Thursday Comics Hangover: Here are the comics that moved me the most this year

I can't make you a list of Best Books that have been published in 2018 because I haven't read all of the books published in 2018. What I can do is reflect on the books I have read this year and let you know which of them has stayed with me — which books I'm still, weeks or months later, thinking about. To me, a book's longevity is its most important quality. I can read the most beautiful sentence in the world, but if that sentence doesn't set some chain reaction off in my mind, it's basically worthless. This week, I'm going to examine the books that really made a mark on me in one way or another — the books that changed me, the books that still live with me, the books that affect the way that I interact with the world. Perhaps you disagree, or perhaps you think some other book is way better than my selection. That's fine; send me an email or tweet at me and we can talk.

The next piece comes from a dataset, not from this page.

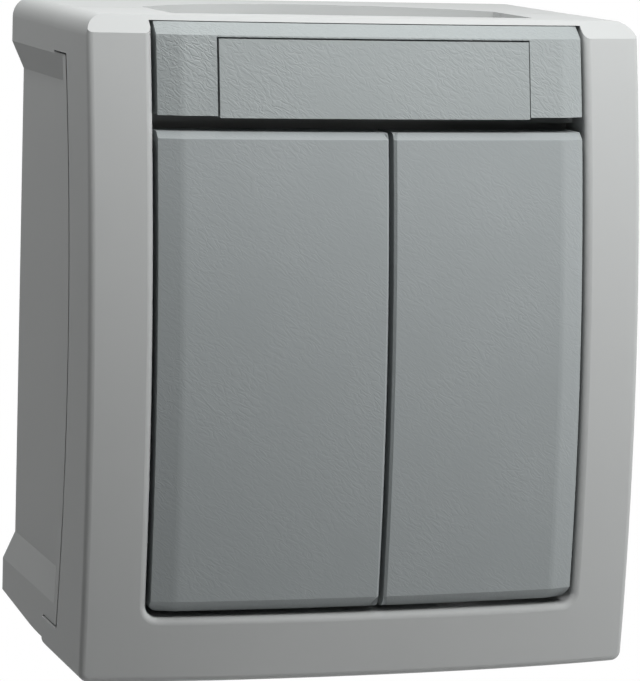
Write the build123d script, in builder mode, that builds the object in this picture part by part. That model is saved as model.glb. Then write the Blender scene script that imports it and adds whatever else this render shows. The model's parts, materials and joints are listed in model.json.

It's been another banner year for comics in Seattle. This year has seen the publication of books from two local cartooning legends Rock Steady by Ellen Forney and Poochytown by Jim Woodring and a great new comic by Mita Mahato that serves as a eulogy to the orcas who dominated Seattle's imagination in the summer of this year. We also saw a Seattle-set comic called Pervert by Michelle Perez and Remy Boy that focused on a part of the city that's rarely seen in fiction: Aurora Ave and its culture of sex work.

Probably the biggest and most impressive comics publication of the year is the gigantic collected edition of Berlin, by former Seattle cartoonist Jason Lutes. The story of life in Germany under the rise of the Nazis took decades to write and draw, but it's even more timely on its release in Donald Trump's America than it was when Lutes began the endeavor.

Blame This on the Boogie, a memoir by Rina Ayuyang,, is the most fun and imaginative comic I read all year — a glorious movie musical about the lasting power of family and the hope of coming to America in pursuit of the American dream.

One other memoir, All the Answers by Michael Kupperman, helped recast one of the funniest cartoonist in comics as a more complex figure. Kupperman mines the complicated relationship with his father, a childhood "quiz kid" who was one of the earliest sensations on television. The level of craft in Answers is evident — Kupperman's choice to depict his own eyes as emotionless circles is a daring one that pays off on many levels — and the story is a unique one that somehow manages to feel universal, like the best comics.